-- Start Data shown --

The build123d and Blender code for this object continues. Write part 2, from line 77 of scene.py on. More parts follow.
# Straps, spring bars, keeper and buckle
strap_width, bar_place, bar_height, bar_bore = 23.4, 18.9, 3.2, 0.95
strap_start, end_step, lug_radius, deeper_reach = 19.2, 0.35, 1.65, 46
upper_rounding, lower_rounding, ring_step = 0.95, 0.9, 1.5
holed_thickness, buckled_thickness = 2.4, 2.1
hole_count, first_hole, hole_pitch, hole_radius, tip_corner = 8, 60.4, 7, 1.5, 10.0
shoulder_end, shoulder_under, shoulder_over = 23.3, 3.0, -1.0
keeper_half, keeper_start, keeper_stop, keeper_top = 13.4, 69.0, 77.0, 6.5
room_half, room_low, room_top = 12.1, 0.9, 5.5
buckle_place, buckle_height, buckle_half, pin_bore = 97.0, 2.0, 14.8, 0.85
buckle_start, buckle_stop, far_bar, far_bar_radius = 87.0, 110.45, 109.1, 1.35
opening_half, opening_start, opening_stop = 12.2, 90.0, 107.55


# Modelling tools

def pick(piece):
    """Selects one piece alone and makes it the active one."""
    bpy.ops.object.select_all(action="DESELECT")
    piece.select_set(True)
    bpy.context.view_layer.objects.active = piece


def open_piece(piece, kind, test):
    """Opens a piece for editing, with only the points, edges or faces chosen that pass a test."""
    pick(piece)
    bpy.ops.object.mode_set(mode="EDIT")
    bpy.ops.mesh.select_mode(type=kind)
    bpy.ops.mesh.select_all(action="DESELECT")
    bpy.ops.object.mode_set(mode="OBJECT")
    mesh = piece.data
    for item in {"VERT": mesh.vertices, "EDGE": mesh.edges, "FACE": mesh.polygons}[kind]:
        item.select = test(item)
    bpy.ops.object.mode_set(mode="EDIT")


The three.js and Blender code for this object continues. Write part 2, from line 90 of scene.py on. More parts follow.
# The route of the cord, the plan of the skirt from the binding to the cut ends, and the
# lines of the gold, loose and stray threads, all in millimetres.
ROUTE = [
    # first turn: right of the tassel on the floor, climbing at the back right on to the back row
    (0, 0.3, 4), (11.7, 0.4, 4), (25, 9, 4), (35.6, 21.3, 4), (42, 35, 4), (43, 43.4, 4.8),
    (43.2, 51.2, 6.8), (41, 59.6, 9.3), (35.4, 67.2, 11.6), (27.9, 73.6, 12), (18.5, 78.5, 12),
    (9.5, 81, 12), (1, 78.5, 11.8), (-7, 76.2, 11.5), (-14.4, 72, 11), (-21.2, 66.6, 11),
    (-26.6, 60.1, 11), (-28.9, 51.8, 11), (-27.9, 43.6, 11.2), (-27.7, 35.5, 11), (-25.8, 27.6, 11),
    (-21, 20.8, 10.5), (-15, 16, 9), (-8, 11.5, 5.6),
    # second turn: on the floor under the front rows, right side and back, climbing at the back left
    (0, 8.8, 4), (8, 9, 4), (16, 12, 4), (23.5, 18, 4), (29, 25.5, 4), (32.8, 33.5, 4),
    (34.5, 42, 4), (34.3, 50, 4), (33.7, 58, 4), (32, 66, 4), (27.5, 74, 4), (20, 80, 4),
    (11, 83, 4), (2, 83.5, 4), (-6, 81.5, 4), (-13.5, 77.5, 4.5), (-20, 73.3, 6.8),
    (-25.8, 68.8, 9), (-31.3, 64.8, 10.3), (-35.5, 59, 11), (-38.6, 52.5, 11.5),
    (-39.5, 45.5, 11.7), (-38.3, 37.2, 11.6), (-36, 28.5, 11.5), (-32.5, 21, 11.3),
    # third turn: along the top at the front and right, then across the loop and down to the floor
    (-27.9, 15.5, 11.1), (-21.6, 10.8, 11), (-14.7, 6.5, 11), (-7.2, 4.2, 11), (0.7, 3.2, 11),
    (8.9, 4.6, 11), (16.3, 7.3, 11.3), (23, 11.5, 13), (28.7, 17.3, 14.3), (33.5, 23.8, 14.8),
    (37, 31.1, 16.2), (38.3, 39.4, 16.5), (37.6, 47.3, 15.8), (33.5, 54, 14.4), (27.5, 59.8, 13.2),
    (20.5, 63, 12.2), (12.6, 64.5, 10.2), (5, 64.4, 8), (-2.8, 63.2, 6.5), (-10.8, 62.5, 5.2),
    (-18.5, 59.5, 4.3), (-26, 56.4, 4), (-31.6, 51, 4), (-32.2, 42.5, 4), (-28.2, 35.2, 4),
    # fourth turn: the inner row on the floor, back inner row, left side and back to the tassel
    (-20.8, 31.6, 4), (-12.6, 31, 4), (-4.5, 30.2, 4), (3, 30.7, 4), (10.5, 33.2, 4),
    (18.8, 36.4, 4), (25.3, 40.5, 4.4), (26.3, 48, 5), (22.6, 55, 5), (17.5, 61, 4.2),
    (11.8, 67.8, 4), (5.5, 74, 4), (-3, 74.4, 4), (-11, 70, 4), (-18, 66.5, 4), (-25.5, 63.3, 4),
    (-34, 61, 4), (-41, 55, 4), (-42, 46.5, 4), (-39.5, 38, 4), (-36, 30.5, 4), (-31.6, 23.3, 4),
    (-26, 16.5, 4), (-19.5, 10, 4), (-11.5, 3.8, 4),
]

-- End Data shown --

Set down all of the records shown above once more, exactly.

The build123d and Blender code for this object continues. Write part 2, from line 77 of scene.py on. More parts follow.
# Straps, spring bars, keeper and buckle
strap_width, bar_place, bar_height, bar_bore = 23.4, 18.9, 3.2, 0.95
strap_start, end_step, lug_radius, deeper_reach = 19.2, 0.35, 1.65, 46
upper_rounding, lower_rounding, ring_step = 0.95, 0.9, 1.5
holed_thickness, buckled_thickness = 2.4, 2.1
hole_count, first_hole, hole_pitch, hole_radius, tip_corner = 8, 60.4, 7, 1.5, 10.0
shoulder_end, shoulder_under, shoulder_over = 23.3, 3.0, -1.0
keeper_half, keeper_start, keeper_stop, keeper_top = 13.4, 69.0, 77.0, 6.5
room_half, room_low, room_top = 12.1, 0.9, 5.5
buckle_place, buckle_height, buckle_half, pin_bore = 97.0, 2.0, 14.8, 0.85
buckle_start, buckle_stop, far_bar, far_bar_radius = 87.0, 110.45, 109.1, 1.35
opening_half, opening_start, opening_stop = 12.2, 90.0, 107.55


# Modelling tools

def pick(piece):
    """Selects one piece alone and makes it the active one."""
    bpy.ops.object.select_all(action="DESELECT")
    piece.select_set(True)
    bpy.context.view_layer.objects.active = piece


def open_piece(piece, kind, test):
    """Opens a piece for editing, with only the points, edges or faces chosen that pass a test."""
    pick(piece)
    bpy.ops.object.mode_set(mode="EDIT")
    bpy.ops.mesh.select_mode(type=kind)
    bpy.ops.mesh.select_all(action="DESELECT")
    bpy.ops.object.mode_set(mode="OBJECT")
    mesh = piece.data
    for item in {"VERT": mesh.vertices, "EDGE": mesh.edges, "FACE": mesh.polygons}[kind]:
        item.select = test(item)
    bpy.ops.object.mode_set(mode="EDIT")


The three.js and Blender code for this object continues. Write part 2, from line 90 of scene.py on. More parts follow.
# The route of the cord, the plan of the skirt from the binding to the cut ends, and the
# lines of the gold, loose and stray threads, all in millimetres.
ROUTE = [
    # first turn: right of the tassel on the floor, climbing at the back right on to the back row
    (0, 0.3, 4), (11.7, 0.4, 4), (25, 9, 4), (35.6, 21.3, 4), (42, 35, 4), (43, 43.4, 4.8),
    (43.2, 51.2, 6.8), (41, 59.6, 9.3), (35.4, 67.2, 11.6), (27.9, 73.6, 12), (18.5, 78.5, 12),
    (9.5, 81, 12), (1, 78.5, 11.8), (-7, 76.2, 11.5), (-14.4, 72, 11), (-21.2, 66.6, 11),
    (-26.6, 60.1, 11), (-28.9, 51.8, 11), (-27.9, 43.6, 11.2), (-27.7, 35.5, 11), (-25.8, 27.6, 11),
    (-21, 20.8, 10.5), (-15, 16, 9), (-8, 11.5, 5.6),
    # second turn: on the floor under the front rows, right side and back, climbing at the back left
    (0, 8.8, 4), (8, 9, 4), (16, 12, 4), (23.5, 18, 4), (29, 25.5, 4), (32.8, 33.5, 4),
    (34.5, 42, 4), (34.3, 50, 4), (33.7, 58, 4), (32, 66, 4), (27.5, 74, 4), (20, 80, 4),
    (11, 83, 4), (2, 83.5, 4), (-6, 81.5, 4), (-13.5, 77.5, 4.5), (-20, 73.3, 6.8),
    (-25.8, 68.8, 9), (-31.3, 64.8, 10.3), (-35.5, 59, 11), (-38.6, 52.5, 11.5),
    (-39.5, 45.5, 11.7), (-38.3, 37.2, 11.6), (-36, 28.5, 11.5), (-32.5, 21, 11.3),
    # third turn: along the top at the front and right, then across the loop and down to the floor
    (-27.9, 15.5, 11.1), (-21.6, 10.8, 11), (-14.7, 6.5, 11), (-7.2, 4.2, 11), (0.7, 3.2, 11),
    (8.9, 4.6, 11), (16.3, 7.3, 11.3), (23, 11.5, 13), (28.7, 17.3, 14.3), (33.5, 23.8, 14.8),
    (37, 31.1, 16.2), (38.3, 39.4, 16.5), (37.6, 47.3, 15.8), (33.5, 54, 14.4), (27.5, 59.8, 13.2),
    (20.5, 63, 12.2), (12.6, 64.5, 10.2), (5, 64.4, 8), (-2.8, 63.2, 6.5), (-10.8, 62.5, 5.2),
    (-18.5, 59.5, 4.3), (-26, 56.4, 4), (-31.6, 51, 4), (-32.2, 42.5, 4), (-28.2, 35.2, 4),
    # fourth turn: the inner row on the floor, back inner row, left side and back to the tassel
    (-20.8, 31.6, 4), (-12.6, 31, 4), (-4.5, 30.2, 4), (3, 30.7, 4), (10.5, 33.2, 4),
    (18.8, 36.4, 4), (25.3, 40.5, 4.4), (26.3, 48, 5), (22.6, 55, 5), (17.5, 61, 4.2),
    (11.8, 67.8, 4), (5.5, 74, 4), (-3, 74.4, 4), (-11, 70, 4), (-18, 66.5, 4), (-25.5, 63.3, 4),
    (-34, 61, 4), (-41, 55, 4), (-42, 46.5, 4), (-39.5, 38, 4), (-36, 30.5, 4), (-31.6, 23.3, 4),
    (-26, 16.5, 4), (-19.5, 10, 4), (-11.5, 3.8, 4),
]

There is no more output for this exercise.